>> Begin Data to use
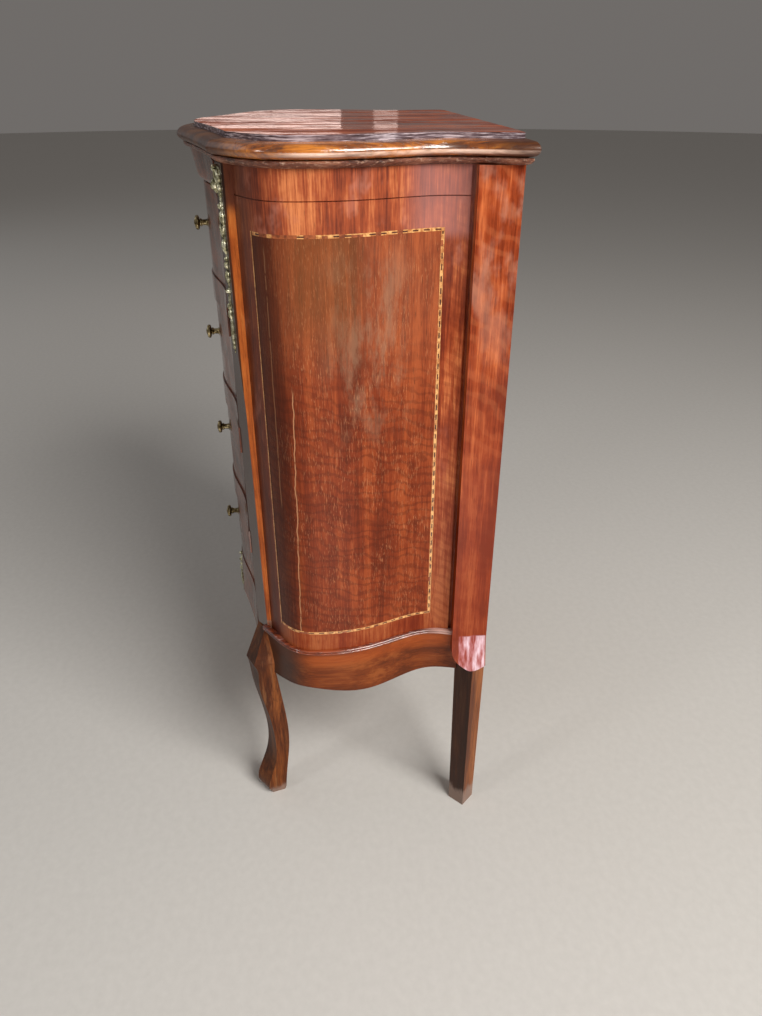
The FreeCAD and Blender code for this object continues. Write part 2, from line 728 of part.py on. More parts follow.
# ---------------------------------------------------------------- brass mounts
def make_corner_mount():
    """Cast corner mount lying on the canted face: leafy head, flower, drops and a long leaf."""
    start = plan(*POST[0])
    end = plan(*POST[1])
    middle = (start + end) * 0.5
    slant = (end - start).normalize()
    normal = Vector(slant.y, -slant.x, 0)
    # height of the centre, half width, half height, standing proud
    parts = [(485.0, 4.4, 8.5, 2.6), (472.5, 3.8, 5.0, 2.6), (463.5, 3.2, 5.0, 2.8), (455.0, 2.6, 5.0, 2.0),
             (446.0, 2.6, 5.0, 2.2), (437.0, 2.0, 5.0, 1.8), (428.0, 2.0, 5.0, 1.8), (420.5, 2.7, 3.6, 2.4),
             (413.0, 2.2, 5.0, 2.0), (404.5, 2.4, 4.6, 2.0), (396.0, 1.8, 5.0, 1.6), (390.0, 1.3, 3.0, 1.3)]
    pieces = []
    for z, half_wide, half_high, proud in parts:
        corners = []
        for step in range(10):
            angle = math.radians(36 * step)
            across = slant * (half_wide * math.cos(angle))
            corners.append(middle + across + Vector(0, 0, z + half_high * math.sin(angle)))
        pieces.append(polygon_prism(corners, normal * proud))
    return pieces[0].fuse(pieces[1:])


def make_apron_mount():
    """Cast mount in the middle of the front apron."""
    front_y = size("back_plane") - size("case_depth") - 30
    # distance from the middle, height
    outline = [(0, 166), (6, 161), (9, 153), (20, 150), (28, 146), (20, 143.5), (11, 141), (6, 135.5),
               (0, 134)]
    ring = [Vector(x, front_y, z) for x, z in outline]
    ring += [Vector(-x, front_y, z) for x, z in reversed(outline[1:-1])]
    plate = polygon_prism(ring, Vector(0, 60, 0))
    low, high, proud, band_depth = 130.0, 170.0, 4.0, 8.0
    front = [Vector(point.x, point.y - proud, low) for point in whole_front(DRAWER_FACE)]
    wire = bow_wire(front, front[0].y + band_depth)
    band = Part.Face(wire).extrude(Vector(0, 0, high - low))
    return plate.common(band)


# ---------------------------------------------------------------- drawers
def make_drawer(number):
    """One drawer: shaped front, two sides, back, bottom and a turned knob."""
    name = "drawer_%d" % number
    low = opening_formula(number)
    z = opening_bottom(number)
    block_shape = front_prism(DRAWER_FACE, 0, size("front_inner"), z - 5, z + size("opening_height") + 5)
    blank = solid(name + "_blank", block_shape)
    frame = box(name + "_frame",
                ("-(sizes.opening_half - sizes.front_gap)", "sizes.opening_half - sizes.front_gap"),
                ("sizes.case_depth + 10", "sizes.front_inner"),
                (low + " + sizes.front_lift", low + " + sizes.opening_height - sizes.front_lift"))
    face = combine("Common", name + "_face", blank, frame)
    middle = low + " + sizes.opening_height / 2"
    hole = cylinder_y(name + "_hole", "sizes.knob_hole", "0", middle,
                      ("sizes.case_depth + 5", "sizes.front_inner - 5"))
    named(name + "_front", combine("Cut", name + "_bored", face, hole))

    bottom = low + " + sizes.front_lift"
    top = bottom + " + sizes.box_height"
    floor_low = bottom + " + sizes.floor_lift"
    floor_high = floor_low + " + sizes.floor_thick"
    right = box(name + "_right", ("sizes.box_half - sizes.box_wall", "sizes.box_half"),
                ("sizes.front_inner", "sizes.box_back"), (bottom, top))
    left = box(name + "_left", ("-sizes.box_half", "-(sizes.box_half - sizes.box_wall)"),
               ("sizes.front_inner", "sizes.box_back"), (bottom, top))
    named(name + "_sides", group(name + "_pair", [right, left]))
    inner = "(sizes.box_half - sizes.box_wall)"
    named(name + "_back", box(name + "_rear", ("-" + inner, inner),
                              ("sizes.box_back + sizes.box_wall", "sizes.box_back"), (floor_high, top)))
    named(name + "_bottom", box(name + "_floor", ("-" + inner, inner),
                                ("sizes.front_inner", "sizes.box_back"), (floor_low, floor_high)))
    make_knob(name, middle)


def make_knob(name, middle):
    """Turned brass knob: stem, collar, neck and a ringed head, as one revolution about Y."""
    body = doc.addObject("PartDesign::Body", name + "_turning")
    plane = [item for item in body.Origin.OriginFeatures if item.Role == "YZ_Plane"][0]
    sketch = body.newObject("Sketcher::SketchObject", name + "_profile")
    sketch.AttachmentSupport = [(plane, "")]
    sketch.MapMode = "FlatFace"
    face = size("back_plane") - size("case_depth")
    stem = size("knob_stem")
    neck = size("knob_neck")
    head = size("knob_head")
    reach = size("knob_reach")
    # distance in front of the face, radius
    profile = [(-12.0, 0.0), (-12.0, stem), (0.0, stem), (0.0, 1.9 * neck), (1.0, 1.9 * neck),
               (1.7, 1.2 * neck), (2.6, neck), (5.2, neck), (5.8, 1.35 * neck), (6.4, 1.35 * neck),
               (6.9, neck), (7.4, 0.8 * head), (7.9, head), (reach - 1.6, head),
               (reach - 0.9, 0.88 * head), (reach - 0.9, 0.66 * head), (reach, 0.34 * head), (reach, 0.0)]
    points = [Vector(-forward, radius, 0) for forward, radius in profile]
    for start, end in zip(points, points[1:] + points[:1]):
        sketch.addGeometry(Part.LineSegment(start, end), False)
    count = len(points)
    for index in range(count):
        sketch.addConstraint(Sketcher.Constraint("Coincident", index, 2, (index + 1) % count, 1))
    doc.recompute()
    turning = body.newObject("PartDesign::Revolution", name + "_revolve")
    turning.Profile = sketch
    turning.ReferenceAxis = (sketch, ["H_Axis"])
    turning.Angle = 360
    body.Tip = turning
    body.Placement.Base = Vector(0, face, 0)
    body.setExpression(".Placement.Base.y", "sizes.back_plane - sizes.case_depth")
    body.setExpression(".Placement.Base.z", middle)
    named(name + "_knob", body)


# ---------------------------------------------------------------- build
def build():
    make_top()
    make_sides()

    post = make_post()
    stile = make_stile()
    leg = make_front_leg()
    rear_leg = make_rear_leg(stile)
    both_sides("front_post", solid("post", post))
    both_sides("front_leg", solid("cabriole", leg))
    both_sides("rear_stile", solid("stile", stile))
    both_sides("rear_leg", solid("straight_leg", rear_leg))

    panel = NODES["side_panel_right"].Shape
    trimmed = [reed.cut(panel).cut(post).cut(leg).cut(stile) for reed in make_reeds()]
    bead = trimmed[0].fuse(trimmed[1])
    both_sides("lower_bead", solid("half_round", bead))
    apron = make_side_apron(leg, stile, rear_leg, bead).cut(post)
    both_sides("side_apron", solid("side_skirt", apron))
    named("front_apron", solid("front_skirt", make_front_apron(leg)))
    named("front_frieze", solid("leaning_frieze", make_frieze_front()))

    for number in range(1, int(size("drawer_count"))):
        low = opening_formula(number)
        z = opening_bottom(number)
        shape = front_prism(DRAWER_FACE, size("rail_proud"), size("front_inner"), z - size("rail_height"), z)
        face = solid("rail_face_%d" % number, shape)
        tail = box("rail_tail_%d" % number, ("-sizes.rail_tail_half", "sizes.rail_tail_half"),
                   ("sizes.front_inner", "sizes.rail_depth"), (low + " - sizes.rail_height", low))
        named("drawer_rail_%d" % number, fuse("rail_%d" % number, [face, tail]))

    named("drawer_runners", solid("runner_set", make_runners(post)))
    around = [leg, rear_leg, stile, apron]
    mirror_of = [shape.mirror(Vector(0, 0, 0), Vector(1, 0, 0)) for shape in around]
    named("bottom_board", solid("bottom_boards", make_bottom(around + mirror_of)))
    named("back_panel", box("back_sheet", ("-sizes.stile_inner", "sizes.stile_inner"),
                            ("sizes.back_thick", "0"), ("sizes.stile_foot", "sizes.cap_underside")))
    named("back_rail", solid("rear_rail", make_back_rail([rear_leg, mirror_of[1]])))

    both_sides("corner_mount", solid("corner_brass", make_corner_mount()))
    skirt = NODES["front_apron"].Shape
    named("apron_mount", solid("apron_brass", make_apron_mount().cut(skirt)))

    for number in range(1, int(size("drawer_count")) + 1):
        make_drawer(number)


def export():
    doc.recompute()
    for obj in doc.Objects:
        bad = [state for state in obj.State if state in ("Invalid", "Error")]
        if bad:
            raise RuntimeError("%s is %s" % (obj.Name, bad))
    for node, obj in NODES.items():
        if obj.Shape.isNull() or not obj.Shape.isValid():
            raise RuntimeError("%s has no valid shape" % node)
    os.makedirs("parts", exist_ok=True)
    whole = FreeCAD.BoundBox()
    for node, obj in NODES.items():
        obj.Shape.exportStep("parts/%s.step" % node)
        whole.add(obj.Shape.BoundBox)
        print("%-22s solids %d  volume %10.1f" % (node, len(obj.Shape.Solids), obj.Shape.Volume))
    print("nodes", len(NODES), "box", whole)


build()
export()
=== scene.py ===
"""Miniature chest of drawers: materials, brass mounts, stringing, floor, lights and camera."""
import json
import math
from random import Random

import bmesh
import bpy
from mathutils import Matrix, Vector
from mathutils.bvhtree import BVHTree


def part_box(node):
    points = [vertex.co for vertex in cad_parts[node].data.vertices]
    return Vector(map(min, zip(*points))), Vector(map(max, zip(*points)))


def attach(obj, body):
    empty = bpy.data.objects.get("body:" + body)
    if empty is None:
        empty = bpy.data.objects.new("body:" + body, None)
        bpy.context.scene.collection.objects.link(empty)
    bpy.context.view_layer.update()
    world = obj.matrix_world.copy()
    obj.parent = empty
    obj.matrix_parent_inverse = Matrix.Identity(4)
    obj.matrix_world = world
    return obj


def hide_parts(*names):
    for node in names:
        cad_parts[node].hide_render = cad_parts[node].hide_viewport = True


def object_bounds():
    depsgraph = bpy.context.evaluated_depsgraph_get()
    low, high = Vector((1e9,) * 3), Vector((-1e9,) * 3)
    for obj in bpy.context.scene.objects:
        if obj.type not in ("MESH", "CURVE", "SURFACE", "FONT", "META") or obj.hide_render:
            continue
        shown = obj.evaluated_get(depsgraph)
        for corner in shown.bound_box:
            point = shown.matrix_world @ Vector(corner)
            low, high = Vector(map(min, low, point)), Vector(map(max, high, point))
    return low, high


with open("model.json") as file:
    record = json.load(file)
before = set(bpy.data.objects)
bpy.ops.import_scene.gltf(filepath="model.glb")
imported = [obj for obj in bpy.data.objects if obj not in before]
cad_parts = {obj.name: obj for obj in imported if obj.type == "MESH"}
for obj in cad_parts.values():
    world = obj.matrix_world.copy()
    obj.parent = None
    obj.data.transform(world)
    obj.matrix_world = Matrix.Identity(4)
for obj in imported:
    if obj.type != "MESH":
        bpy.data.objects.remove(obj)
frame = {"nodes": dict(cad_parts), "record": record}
CAD_LOW, CAD_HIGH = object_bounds()
NODES = frame["nodes"]
CASE = "case"
SIDES = (("right", 1), ("left", -1))
MM = 0.001
TOP = CAD_HIGH.z
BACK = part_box("back_panel")[1].y
VARNISH_IOR = 1.9  # of the thick bright varnish on the mouldings


# ------------------------------------------------------------------ materials
def srgb(red, green, blue):
    """A colour from its 0 to 255 display values."""
    def channel(value):
        value /= 255
        return value / 12.92 if value <= 0.04045 else ((value + 0.055) / 1.055) ** 2.4
    return (channel(red), channel(green), channel(blue), 1.0)


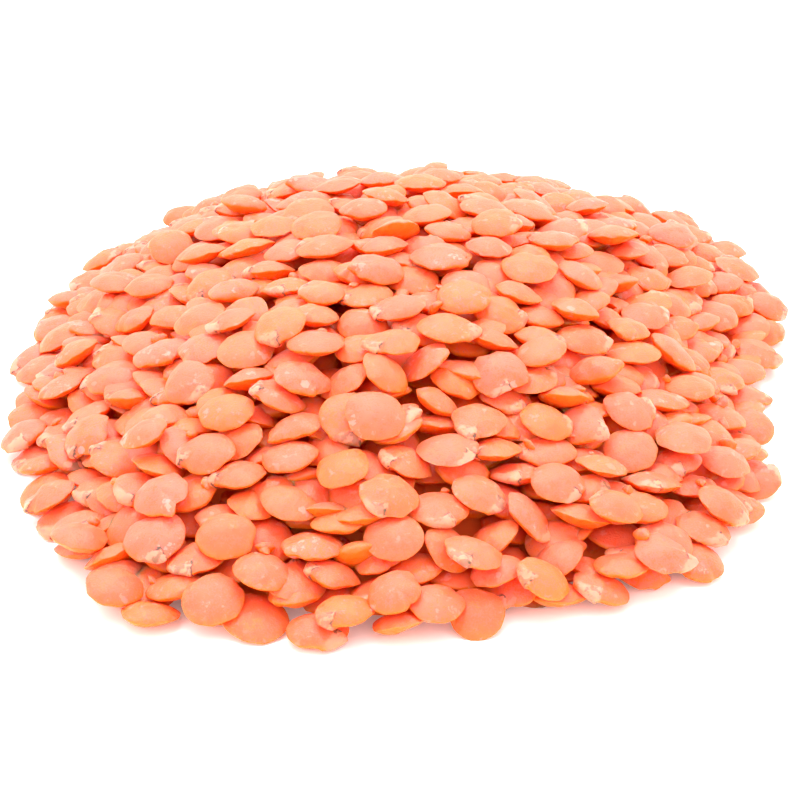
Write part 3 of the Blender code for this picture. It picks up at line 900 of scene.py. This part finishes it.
TABLE_WIDTH = 4.0
TABLE_WHITE = (0.96, 0.96, 0.96, 1)
TABLE_ROUGHNESS = 0.8
TABLE_PAINTED_GLOW = 0.1
WHITE = (1, 1, 1, 1)
LIGHT_PLACE = Vector((-0.04, 0.2, 0.58))
LIGHT_WIDTH = 0.5
LIGHT_POWER = 3.7
ROOM_BRIGHTNESS = 2.0

bpy.ops.mesh.primitive_plane_add(size=TABLE_WIDTH)
table = bpy.context.object
table.name = "table"
table_finish = Finish("white_table")
table_finish.surface.inputs["Base Color"].default_value = TABLE_WHITE
table_finish.surface.inputs["Roughness"].default_value = TABLE_ROUGHNESS
table_finish.surface.inputs["Emission Color"].default_value = WHITE
# Painted glow: the table gives off light though it is no lamp, lifting the shade round the heap
table_finish.surface.inputs["Emission Strength"].default_value = TABLE_PAINTED_GLOW
table.data.materials.append(table_finish.material)

light_data = bpy.data.lights.new("softbox", "AREA")
light_data.size = LIGHT_WIDTH
light_data.energy = LIGHT_POWER
light = bpy.data.objects.new("softbox", light_data)
light.location = LIGHT_PLACE
light.rotation_euler = (-LIGHT_PLACE).to_track_quat("-Z", "Y").to_euler()
bpy.context.scene.collection.objects.link(light)

world = bpy.data.worlds.new("studio")
world.use_nodes = True
world.node_tree.nodes["Background"].inputs["Color"].default_value = WHITE
world.node_tree.nodes["Background"].inputs["Strength"].default_value = ROOM_BRIGHTNESS
bpy.context.scene.world = world
bpy.context.scene.view_settings.view_transform = "Standard"

# The camera
# It stands about 20 cm in front of the heap's middle and looks down on its front slope, through a
# lens 2.75 times as long as its sensor is wide.

CAMERA_FOCUS = 2.75
CAMERA_DIP = math.radians(26)
CAMERA_HEIGHT = 93.2 * MM
CAMERA_BACK = 191.7 * MM
CAMERA_LEFT = 0.5 * MM
CAMERA_NEAREST = 1 * MM
SENSOR_WIDTH = 36.0

camera_data = bpy.data.cameras.new("camera")
camera_data.sensor_width = SENSOR_WIDTH
camera_data.lens = CAMERA_FOCUS * SENSOR_WIDTH
camera_data.clip_start = CAMERA_NEAREST
camera = bpy.data.objects.new("camera", camera_data)
camera.location = (-CAMERA_LEFT - heap_middle[0], -CAMERA_BACK - heap_middle[1], CAMERA_HEIGHT)
camera.rotation_euler = (math.pi / 2 - CAMERA_DIP, 0, 0)
bpy.context.scene.collection.objects.link(camera)
bpy.context.scene.camera = camera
>> End Data to use
◆ What you need to do
Within the listing above, the range opens at the line with "whole.add(obj.Shape.BoundBox)" and closes at the line with "obj.matrix_world = Matrix.Identity(4)". Reproduce exactly the lines of that range, including both ends.

◆ Finished task
        whole.add(obj.Shape.BoundBox)
        print("%-22s solids %d  volume %10.1f" % (node, len(obj.Shape.Solids), obj.Shape.Volume))
    print("nodes", len(NODES), "box", whole)


build()
export()
=== scene.py ===
"""Miniature chest of drawers: materials, brass mounts, stringing, floor, lights and camera."""
import json
import math
from random import Random

import bmesh
import bpy
from mathutils import Matrix, Vector
from mathutils.bvhtree import BVHTree


def part_box(node):
    points = [vertex.co for vertex in cad_parts[node].data.vertices]
    return Vector(map(min, zip(*points))), Vector(map(max, zip(*points)))


def attach(obj, body):
    empty = bpy.data.objects.get("body:" + body)
    if empty is None:
        empty = bpy.data.objects.new("body:" + body, None)
        bpy.context.scene.collection.objects.link(empty)
    bpy.context.view_layer.update()
    world = obj.matrix_world.copy()
    obj.parent = empty
    obj.matrix_parent_inverse = Matrix.Identity(4)
    obj.matrix_world = world
    return obj


def hide_parts(*names):
    for node in names:
        cad_parts[node].hide_render = cad_parts[node].hide_viewport = True


def object_bounds():
    depsgraph = bpy.context.evaluated_depsgraph_get()
    low, high = Vector((1e9,) * 3), Vector((-1e9,) * 3)
    for obj in bpy.context.scene.objects:
        if obj.type not in ("MESH", "CURVE", "SURFACE", "FONT", "META") or obj.hide_render:
            continue
        shown = obj.evaluated_get(depsgraph)
        for corner in shown.bound_box:
            point = shown.matrix_world @ Vector(corner)
            low, high = Vector(map(min, low, point)), Vector(map(max, high, point))
    return low, high


with open("model.json") as file:
    record = json.load(file)
before = set(bpy.data.objects)
bpy.ops.import_scene.gltf(filepath="model.glb")
imported = [obj for obj in bpy.data.objects if obj not in before]
cad_parts = {obj.name: obj for obj in imported if obj.type == "MESH"}
for obj in cad_parts.values():
    world = obj.matrix_world.copy()
    obj.parent = None
    obj.data.transform(world)
    obj.matrix_world = Matrix.Identity(4)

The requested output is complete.